I must also apologize for my writing which deteriorates rapidly as a letter proceeds. But I hope some of this is legible. I knew about my Aunt Jane's proposed move. I was in Rottingdean for a night or two recently. I have only just, late last night, come back from a 500 mile journey inspecting farms and estates in Lincolnshire, Cambridge, and Leicestershire. And my head is dizzy with statistics, and machinery, and crops, and farmers of all sorts. I am sure that would amuse my aunt Jane mightily. But we have a curious assortment of jobs to do and "dons" are not in fact always quite what popular legend depicts. Of course it is no part of the job of a professor of English, but it is part of a fellow of Merton's task. In all my life I have only once before penetrated Lincolnshire (briefly and about 49 years ago). The experience was astonishing. I managed to spend a little while in the Minster, but I am afraid (there the donnishness comes out) my most pungent memory is of a card over the remains of the tomb of Little Saint Hugh (the supposed martyr) stating that his story was told by Chaucer in The Prior's Tale! Unless Lincoln is in Asia that can hardly be true, nor could the card have been written by anyone who had read the tale. And leading from that I am lost in wonder why you should have to write out the greater part of the Prologue (a much over-rated piece anyway, and inferior to Chaucer's best work). One wonders if people ever really get beyone the Prologue - so much that is said or written about that rather elusive bloke only applies to the Prologue (if to anything). Don't let the Geog. mistress get hold of this document! Though I refrain from saying what I personally feel about G. as a subject. I am sorry I have never seen you (though I have often heard of you all); and I have not seen your father for ages. But perhaps that may be amended . . . "

"As for the "bibliography" of the Hobbit. Have you, and now have got hold of an American edition, which is prohibited from sale in this country? In this country there are four. (1) the original with no plates (2) the 2nd with four (of five) (3) reprint with only [?] coloured frontispiece and (4) Foyle's Childrens Library with no maps and pictures that are in text. The American Edition is large, fat and has a coloured picture of the Eagle's Eyrie, but omits the coloured picture of Bilbo on the barrel."

Tolkien had his first experience of dealing with publishers and printers with The Hobbit, and it was not an entirely happy one. His own working methods were painstaking, and painfully slow, and over the years Allen & Unwin proved patient; however, anything other than perfection was bound to upset Tolkien.
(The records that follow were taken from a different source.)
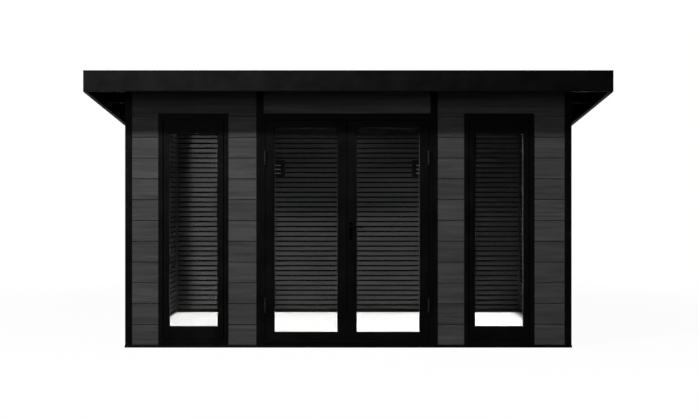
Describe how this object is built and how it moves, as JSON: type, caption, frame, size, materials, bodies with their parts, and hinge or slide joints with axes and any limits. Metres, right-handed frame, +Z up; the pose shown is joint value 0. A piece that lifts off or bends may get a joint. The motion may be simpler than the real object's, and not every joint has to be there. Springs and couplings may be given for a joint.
{
  "type": "garden room shed",
  "caption": "Pent-roofed garden room with dark board cladding, glazed double doors that open outwards on hinges, tall fixed windows, slotted vents and a pale floor.",
  "frame": {"origin": "on the ground at the middle of the plan", "axes": "+X to the right seen from the front, front faces -Y, +Z up"},
  "size_m": [4.626, 3.626, 2.455],
  "materials": {
    "black_frame": "satin black powder coat",
    "boards": "dark grey wood-plastic composite with a grain",
    "slats": "dark grey composite slats",
    "wall_core": "black backing behind the boards and slats",
    "floor": "pale floor laminate",
    "glass": "clear sealed double glazing",
    "threshold_metal": "satin dark coat",
    "hinge_metal": "satin dark coat",
    "handle_metal": "satin dark coat",
    "soffit": "black coated panel",
    "roof_membrane": "matt roofing membrane",
    "fascia": "satin black folded sheet",
    "vent": "black vent grille"
  },
  "bodies": {
    "root": {"base_rail_front": "black_frame", "base_rail_back": "black_frame", "base_rail_left": "black_frame", "base_rail_right": "black_frame", "floor_panel": "floor", "corner_post_front_left": "black_frame", "corner_post_front_right": "black_frame", "corner_post_back_left": "black_frame", "corner_post_back_right": "black_frame", "door_post_left": "black_frame", "door_post_right": "black_frame", "front_wall_left": "wall_core", "front_wall_right": "wall_core", "front_wall_over_doors": "wall_core", "left_wall": "wall_core", "right_wall": "wall_core", "back_wall": "wall_core", "front_cladding": "boards", "left_cladding": "boards", "right_cladding": "boards", "back_cladding": "boards", "left_lining": "slats", "right_lining": "slats", "back_lining": "slats", "window_frame_left": "black_frame", "window_frame_right": "black_frame", "window_sash_left": "black_frame", "window_sash_right": "black_frame", "window_glass_left": "glass", "window_glass_right": "glass", "door_frame": "black_frame", "door_threshold": "threshold_metal", "left_hinge_posts": "hinge_metal", "right_hinge_posts": "hinge_metal", "roof_panels": "soffit", "roof_covering": "roof_membrane", "fascia_front": "fascia", "fascia_back": "fascia", "fascia_left": "fascia", "fascia_right": "fascia", "back_vents": "vent", "vent_grilles": "vent", "vent_hoods": "vent"},
    "left_door": {"left_door_leaf": "black_frame", "left_door_glass": "glass", "left_hinge_leaves": "hinge_metal"},
    "right_door": {"right_door_leaf": "black_frame", "right_door_glass": "glass", "right_hinge_leaves": "hinge_metal", "door_handle_plates": "handle_metal"},
    "lever": {"door_lever": "handle_metal"}
  },
  "joints": [
    {"name": "left_door_hinge", "type": "hinge", "parent": "root", "child": "left_door", "pos_m": [-0.7445, -1.511, 1], "axis": [0, 0, -1], "range_deg": [0, 110]},
    {"name": "right_door_hinge", "type": "hinge", "parent": "root", "child": "right_door", "pos_m": [0.7205, -1.511, 1], "axis": [0, 0, 1], "range_deg": [0, 110]},
    {"name": "lever_turn", "type": "hinge", "parent": "right_door", "child": "lever", "pos_m": [0.021, -1.5, 1.082], "axis": [0, 1, 0], "range_deg": [0, 35], "stiffness_Nm_per_rad": 1.2, "springref_deg": -28.65}
  ]
}
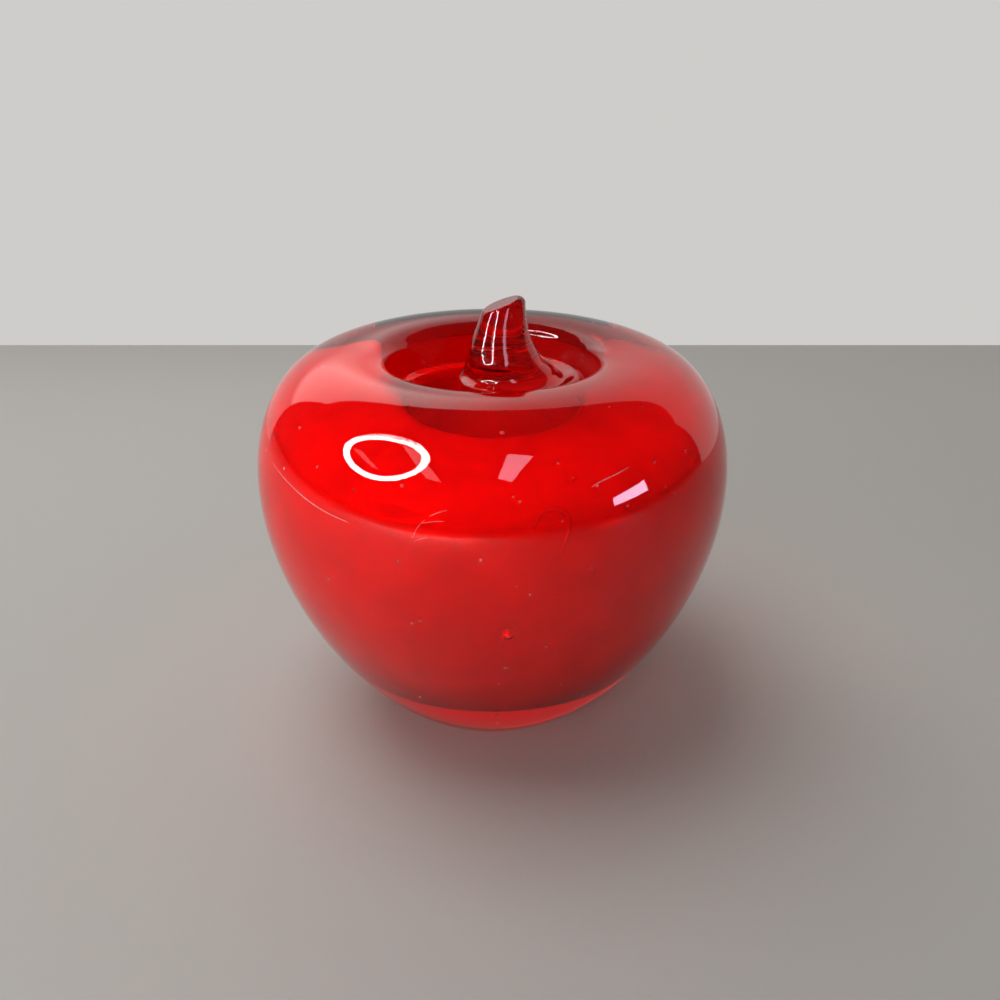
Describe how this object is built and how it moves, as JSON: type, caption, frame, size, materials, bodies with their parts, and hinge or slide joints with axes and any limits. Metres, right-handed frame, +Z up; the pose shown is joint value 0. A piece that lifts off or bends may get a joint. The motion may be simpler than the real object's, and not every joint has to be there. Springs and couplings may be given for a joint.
{
  "type": "art glass apple",
  "caption": "Solid ruby glass apple paperweight with a dimpled top, a leaning stem of the same glass and a flat ground base.",
  "frame": {"origin": "centre of the flat base, on the surface that the apple stands on", "axes": "+Z up the apple's axis, +X to the viewer's right, towards which the stem's foot is pooled, and +Y away from the viewer"},
  "size_m": [0.085, 0.085, 0.0764],
  "materials": {
    "ruby_glass": "transparent ruby glass, fire polished",
    "core_glass": "dense red glass, fused inside the casing"
  },
  "bodies": {
    "root": {"ruby_casing": "ruby_glass", "inner_core": "core_glass", "stem": "ruby_glass"}
  },
  "joints": []
}
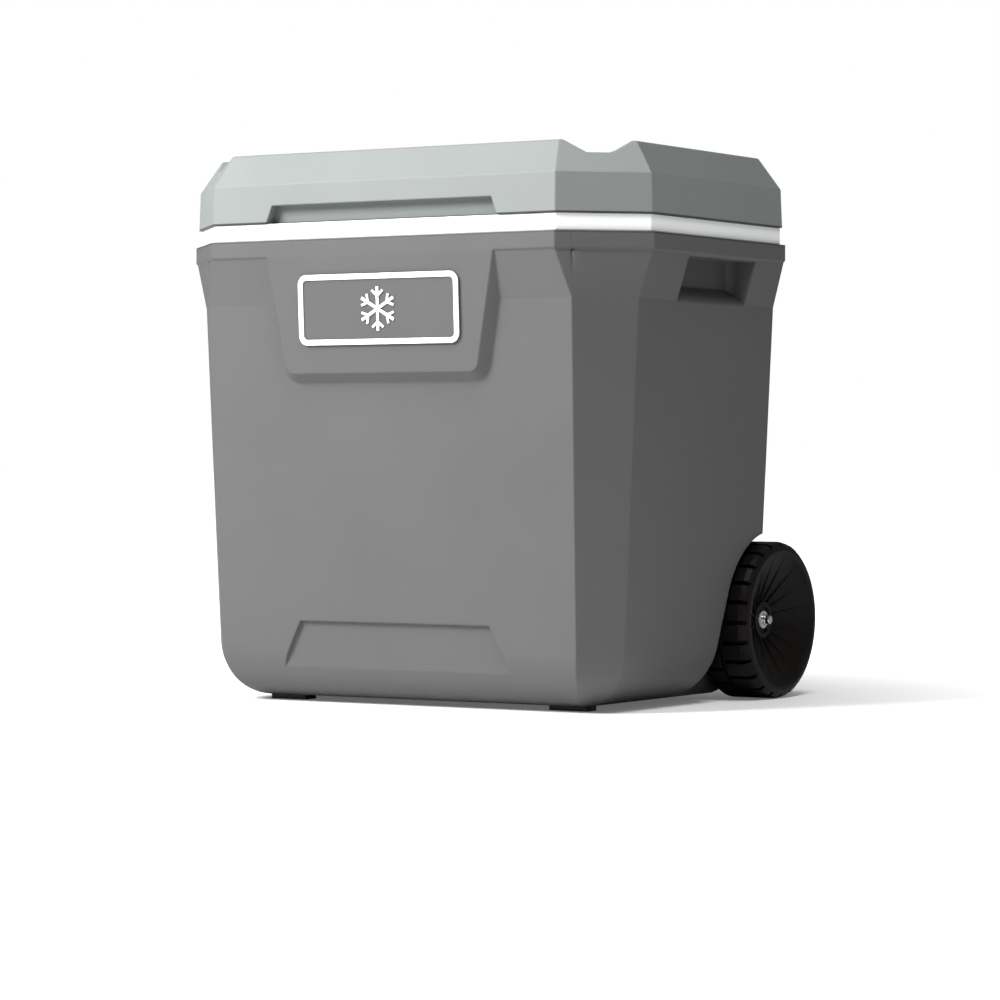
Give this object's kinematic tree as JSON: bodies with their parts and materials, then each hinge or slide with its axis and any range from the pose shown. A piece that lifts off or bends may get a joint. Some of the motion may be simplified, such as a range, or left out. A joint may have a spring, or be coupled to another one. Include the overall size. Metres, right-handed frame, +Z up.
{
  "type": "wheeled cooler box",
  "caption": "Insulated cooler box on rear wheels: hinged lid with cup recesses, moulded side grips, pull-up tow handle at the back and a low drain with a pull-off cap.",
  "frame": {"origin": "on the ground, under the middle of the overall bounding box", "axes": "+X to the right seen from the front, +Y from the front to the wheels and tow handle at the back, +Z up"},
  "size_m": [0.556, 0.4484, 0.563],
  "materials": {
    "body_grey": "satin",
    "foam": "matte",
    "white_plastic": "satin",
    "lid_grey": "satin",
    "steel": "satin",
    "hinge_grey": "satin",
    "wheel_black": "satin",
    "nylon": "satin",
    "zinc": "polished",
    "tube_black": "satin",
    "handle_black": "satin",
    "gasket": "matte",
    "drain_plastic": "satin",
    "badge_dark": "satin",
    "badge_white": "satin"
  },
  "bodies": {
    "body": {"axle": "steel", "axle_bush_left": "nylon", "axle_bush_right": "nylon", "axle_washer_left": "nylon", "axle_washer_right": "nylon", "badge_emblem": "badge_white", "badge_frame": "badge_white", "badge_plate": "badge_dark", "body_foam": "foam", "body_liner": "white_plastic", "body_shell": "body_grey", "drain_gasket": "gasket", "drain_nut": "drain_plastic", "drain_spout": "drain_plastic", "guide_screw_lower_left_1": "steel", "guide_screw_lower_left_2": "steel", "guide_screw_lower_right_1": "steel", "guide_screw_lower_right_2": "steel", "guide_screw_upper_left_1": "steel", "guide_screw_upper_left_2": "steel", "guide_screw_upper_right_1": "steel", "guide_screw_upper_right_2": "steel", "handle_guide_lower_left": "handle_black", "handle_guide_lower_right": "handle_black", "handle_guide_upper_left": "handle_black", "handle_guide_upper_right": "handle_black", "hinge_body_leaf_left": "hinge_grey", "hinge_body_leaf_right": "hinge_grey", "hinge_body_screw_left_1": "steel", "hinge_body_screw_left_2": "steel", "hinge_body_screw_right_1": "steel", "hinge_body_screw_right_2": "steel", "hinge_pin_left": "steel", "hinge_pin_right": "steel", "push_nut_left": "zinc", "push_nut_right": "zinc"},
    "lid": {"lid_shell": "lid_grey", "lid_foam": "foam", "lid_liner": "white_plastic", "hinge_lid_leaf_left": "hinge_grey", "hinge_lid_leaf_right": "hinge_grey", "hinge_lid_screw_left_1": "steel", "hinge_lid_screw_left_2": "steel", "hinge_lid_screw_right_1": "steel", "hinge_lid_screw_right_2": "steel"},
    "handle": {"handle_grip": "handle_black", "handle_stop_left": "handle_black", "handle_stop_right": "handle_black", "handle_tube_left": "tube_black", "handle_tube_right": "tube_black"},
    "wheel_left": {"wheel_left": "wheel_black"},
    "wheel_right": {"wheel_right": "wheel_black"},
    "drain_cap": {"drain_cap": "drain_plastic"}
  },
  "joints": [
    {"name": "lid_hinge", "type": "hinge", "parent": "body", "child": "lid", "pos_m": [0, 0.20017, 0.481], "axis": [1, 0, 0], "range_deg": [-95, 0]},
    {"name": "handle_slide", "type": "slide", "parent": "body", "child": "handle", "axis": [0, 0, 1], "range_m": [0, 0.33]},
    {"name": "wheel_left_spin", "type": "hinge", "parent": "body", "child": "wheel_left", "pos_m": [-0.235, 0.14217, 0.082], "axis": [1, 0, 0], "continuous": true},
    {"name": "wheel_right_spin", "type": "hinge", "parent": "body", "child": "wheel_right", "pos_m": [0.235, 0.14217, 0.082], "axis": [1, 0, 0], "continuous": true},
    {"name": "drain_cap_pull", "type": "slide", "parent": "body", "child": "drain_cap", "axis": [-1, 0, 0], "range_m": [0, 0.025]}
  ]
}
He continually revised and checked both the geography and the chronology of his mythical world - a process which was to lead to vast difficulties when applied to the considerably longer Lord of the Rings - and drew detailed maps in order to verify his own work. Humphrey Carpenter, in his biography of Tolkien, explains that " . . . his scheme of having the general map as an endpaper and Thror's map placing within the text of Chapter One was not followed. The publishers had decided that both maps should be used as endpapers, and in consequence his plan for 'invisible lettering', which would appear when Thror's map was held up to the light, had to be abandoned."

Tolkien's Aunt Jane, whose move he mentions, was his mother's younger sister. She lived for some years on a farm in Worcestershire, known locally as "Bag End", a name which was then used in The Hobbit.